Final dividends: why they need shareholder approval
A final dividend is recommended by the board when it reports the full-year results, but it does not become payable until shareholders approve it at the annual general meeting. Shareholders can vote to approve a lower amount than the board recommends, but not a higher one — the board’s figure is a ceiling. Until that vote, the final dividend is a proposal, not a debt.
This is why a final dividend’s timetable runs longer and later: the ex-dividend and record dates, and the payment, are usually set for after the AGM. The board recommends in the spring results, the AGM approves weeks later, and only then does the money flow. An interim and a final can therefore look very different in how far ahead their dates are pinned.
What does a “proposed” dividend mean for the timetable?
A proposed dividend is one the board has recommended but shareholders have not yet approved — almost always a final awaiting its AGM vote. It is not yet a legal debt of the company, and it can still be changed or withdrawn before approval. In this registry’s data, 356 of 591 final dividends — about 60% — are at the proposed stage rather than fully declared.
That distinction matters for anyone reading a dividend calendar. A proposed final carries dates that are expected, not guaranteed: if the AGM approves a different figure, or the board amends its recommendation, those dates and the amount can move. The registry records the status explicitly, so a proposed final is never presented as if it were settled.
Special dividends: one-offs, taxed like the rest
A special dividend is an extra payment outside the normal interim-and- final rhythm, usually after a windfall — the sale of a business, a run of excess cash, or a return of capital the board chooses to make as a dividend. The “special” label is a signal that it is not part of the regular pattern and should not be expected to repeat.
For tax, though, special dividends are nothing special: they are taxed exactly like interim and final dividends, at the normal rates and using the £500 dividend allowance, as set out in the UK dividend tax guide. This registry flagged 202 special dividends among its current records — uncommon, but a regular enough feature of the calendar to watch for.
Quarterly, monthly, and the drift away from twice a year
The old two-payments-a-year model is no longer the whole picture. Many companies, and most investment trusts and income funds, now pay quarterly or even monthly. In this registry’s data, quarterly dividends (around 1,970) slightly outnumber those labelled simply interim (around 1,650), with a smaller band of monthly payers.

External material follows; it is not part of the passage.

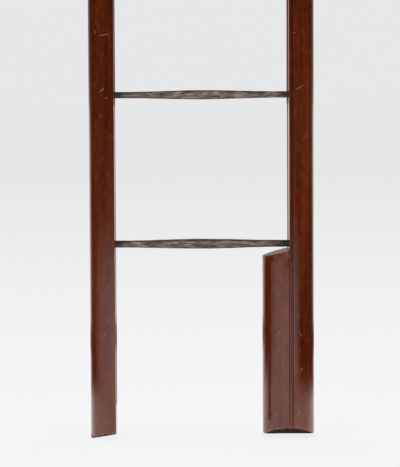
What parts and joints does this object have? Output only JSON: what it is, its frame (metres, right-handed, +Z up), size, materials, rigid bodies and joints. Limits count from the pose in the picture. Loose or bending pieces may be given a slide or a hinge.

Mechanically, these are still interims: a company paying quarterly declares three or four interim dividends across the year, sometimes with a final among them for the year-end. The shift is about smoothing income for shareholders, not a new legal category — the approval rules for interims and finals still decide which payments need a vote and which do not.
Quick answers
What is the difference between an interim and a final dividend?
An interim is declared and paid by the board alone during the year. A final is recommended by the board but must be approved by shareholders at the AGM before it is paid.
What does proposed mean?
The board has recommended the dividend but shareholders have not approved it yet — usually a final before its AGM vote. It is not yet a legal debt and can still change.
Do shareholders approve every dividend?
Only finals need an AGM vote, and shareholders can approve a lower figure but not a higher one. Interims are declared by the board without a vote.
Are special dividends taxed differently?
No — they are taxed like any other dividend, at the normal rates and with the £500 allowance. “Special” describes the frequency, not the tax.
Is a quarterly dividend an interim?
In substance, yes — quarterly payers declare several interims a year, sometimes with a final. Quarterly payment is now very common.
- The Companies Act 2006 and standard articles of association set the rule that final dividends are declared by the members in general meeting on the directors’ recommendation, while interim dividends are paid by the directors — see the Model Articles for public companies (articles 70–72).
- HM Revenue & Customs, Tax on dividends — the £500 allowance and rates that apply equally to interim, final and special dividends.
- Registry figures (the interim, final, special and quarterly counts, and the proposed-versus-declared split of finals) are computed from this site’s own dataset of official UK regulatory filings, June 2026 — see the methodology.
This guide is general information about how UK dividends are declared and approved. It is not tax, investment or legal advice, and it does not recommend any investment. A proposed dividend is not guaranteed, and tax depends on your individual circumstances and can change — check gov.uk or a qualified adviser before acting.